Договорились. Я через палату от тебя. Пойду английский учить. Очень, кстати, полезное дело. Иначе тупеешь тут моментально. See you soon. Glad to meet you.
Ага, пока. Я тоже.
Чем дольше Юля лежала в больнице, чем больше разговаривала с родственными душами, чем больше историй узнавала, тем яснее и печальнее становилась картина: говорить о том, что в России не лечат от рака, - значит лукавить. В России от рака лечат. Иногда, если повезет, хорошо. Но. Говорить о том, что в России можно успешно лечиться от рака без блата, - значит лукавить еще сильнее. Говорить о том, что каждый заболевший раком россиянин может с улицы и бесплатно попасть к специалисту в хорошую, то есть московскую или питерскую клинику, - значит врать. Есть деньги, прочные дружеские связи с кем и где нужно, известность, широкий круг общения - всё будет быстро и достойно. А нет - придется торчать в очередях, доказывать, что ты не верблюд, а человек, которому очень нужна помощь. Мы до последнего искали этому безобразию объяснение и оправдание. Но объяснить и оправдать это невозможно. Позорнейшая российская беда, ставшая правилом государственного подхода к человеческой жизни: да пребудет с вами ксива!
Без условной ксивы (знакомств, денег, связей) вы никто и звать вас никак. Без условной ксивы (блата, влиятельности, взаимных услуг) недобросовестный доктор может лечить взрослого человека по детскому протоколу. Без условной ксивы шансов выжить становится меньше. В социально ответственном государстве такого просто не может быть. Эта антигуманная система, придуманная и простимулированная государством, ставит в унизительное положение не только пациентов, но и врачей. Система берет в заложники не только больных, но и весь медперсонал, вынуждая его как-то лавировать между клятвой Гиппократа и дрянной реальностью.

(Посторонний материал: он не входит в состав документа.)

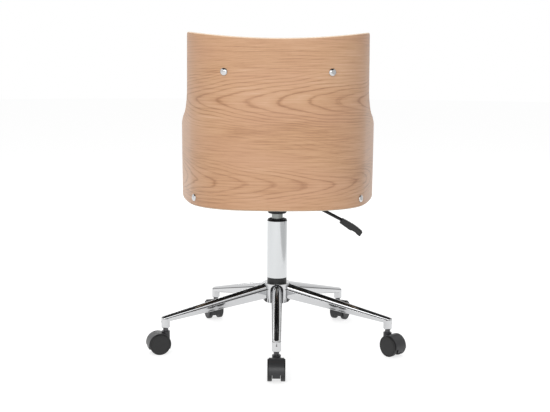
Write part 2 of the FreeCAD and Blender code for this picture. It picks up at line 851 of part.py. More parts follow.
def plate_corners():
    """List the four screw places of the seat plate as formula pairs."""
    across = "(plate_length / 2 - screw_inset)"
    along = "(plate_width / 2 - screw_inset)"
    return [(f"{sx}{across}", f"{sy}{along}") for sx in ("", "-") for sy in ("", "-")]


def seat_plate():
    """Make the pressed steel plate under the seat board."""
    body = doc.addObject("PartDesign::Body", "seat_plate_body")
    sketch = bound_sketch(body, "seat_plate_outline", "XY_Plane", [
        ("-plate_length / 2", "-plate_width / 2"),
        ("plate_length / 2", "-plate_width / 2"),
        ("plate_length / 2", "plate_width / 2"),
        ("-plate_length / 2", "plate_width / 2"),
    ])
    pad = body.newObject("PartDesign::Pad", "seat_plate_pad")
    pad.Profile = sketch
    pad.setExpression("Length", formula("plate_thickness"))
    half = value("plate_thickness / 2")
    soften(body, "Fillet", "seat_plate_corners", "plate_corner",
           lambda edge: abs(edge.CenterOfMass.z - half) < 1e-4)
    place(body, (None, None, "plate_foot"))
    holes = [
        cylinder(f"plate_hole_{number}", "screw_diameter / 2 + running_fit",
                 "plate_thickness", (across, along, "plate_foot"))
        for number, (across, along) in enumerate(plate_corners(), start=1)
    ]
    node("seat_plate", cut("seat_plate", body, joined("plate_holes", holes)))


def plate_fasteners():
    """Make the four screws under the plate and their nuts in the seat board."""
    screws, nuts = [], []
    for number, (across, along) in enumerate(plate_corners(), start=1):
        screw = turned(f"plate_screw_{number}", [
            ("0", "plate_foot - screw_head_height"),
            ("screw_head_diameter / 2", "plate_foot - screw_head_height"),
            ("screw_head_diameter / 2", "plate_foot"),
            ("screw_diameter / 2", "plate_foot"),
            ("screw_diameter / 2", "board_top"),
            ("0", "board_top"),
        ])
        screws.append(place(screw, (across, along, None)))
        nut = turned(f"plate_nut_{number}", [
            ("screw_diameter / 2", "board_foot + seat_gap"),
            ("nut_barrel_diameter / 2", "board_foot + seat_gap"),
            ("nut_barrel_diameter / 2", "board_top - nut_flange_height"),
            ("nut_flange_diameter / 2", "board_top - nut_flange_height"),
            ("nut_flange_diameter / 2", "board_top"),
            ("screw_diameter / 2", "board_top"),
        ])
        nuts.append(place(nut, (across, along, None)))
    node("plate_screws", group("plate_screws", screws))
    node("plate_nuts", group("plate_nuts", nuts))


# Plywood shell

def plan_frame():
    """Work out the centres and radii of the shell's plan arcs."""
    back, corner, side = value("back_radius"), value("corner_radius"), value("side_radius")
    first = math.radians(value("back_arc_angle"))
    second = math.radians(value("corner_arc_angle"))
    back_centre = Vector(0, value("shell_rear") - back, 0)
    corner_centre = back_centre + Vector(math.sin(first), math.cos(first), 0) * (back - corner)
    side_centre = corner_centre + Vector(math.sin(second), math.cos(second), 0) * (corner - side)
    return [(back_centre, back, first), (corner_centre, corner, second),
            (side_centre, side, math.pi / 2)]


PLAN = plan_frame()


def plan_point(angle, inset=0.0):
    """Find the plan point whose outward normal has an angle, an inset inside the sheet."""
    side = -1 if angle < 0 else 1
    for centre, radius, last in PLAN:
        if abs(angle) <= last + 1e-9:
            break
    reach = radius - inset
    return Vector(side * (centre.x + reach * math.sin(abs(angle))),
                  centre.y + reach * math.cos(angle), 0)


def plan_edges(inset, front, shift=0.0):
    """Draw the open U of the shell's plan, from its left front to its right front."""
    move = Vector(0, shift, 0)
    last = math.pi / 2
    joints = [-last, -PLAN[1][2], -PLAN[0][2], PLAN[0][2], PLAN[1][2], last]
    points = [plan_point(angle, inset) + move for angle in joints]
    edges = [Part.LineSegment(Vector(points[0].x, -front, 0), points[0]).toShape()]
    for index in range(len(joints) - 1):
        middle = plan_point((joints[index] + joints[index + 1]) / 2, inset) + move
        edges.append(Part.Arc(points[index], middle, points[index + 1]).toShape())
    edges.append(Part.LineSegment(points[-1], Vector(points[-1].x, -front, 0)).toShape())
    return edges


LEAN = math.tan(math.radians(value("back_lean")))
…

Страдают в том числе и отважные, прекрасные профессионалы, которых нам посчастливилось встретить на Каширке. Первый из них - наш лечащий врач Алина Сергеевна.
Понаблюдав за тем, как живет, работает, вертится в этом страшном колесе наш лечащий врач, мы поняли, что она заслуживает памятника при жизни. Ну или хотя бы нормальной зарплаты. Ради работы она, как садху в Индии, отказывалась вообще от всего, от чего можно отказаться в жизни. Она приходила в эти больные стены, из которых нормальному человеку хочется бежать, к восьми утра каждый день. А уходила домой в полночь. Дежурила по выходным. Ни разу не повысила голос. Ни разу не проигнорировала ни одного вопроса и просьбы. Ни разу не забыла ни о чем, что обещала. Очевидно, нам снова очень повезло. Российская система здравоохранения имеет в виду только тех, кому везет. Остальных же для нее не существует.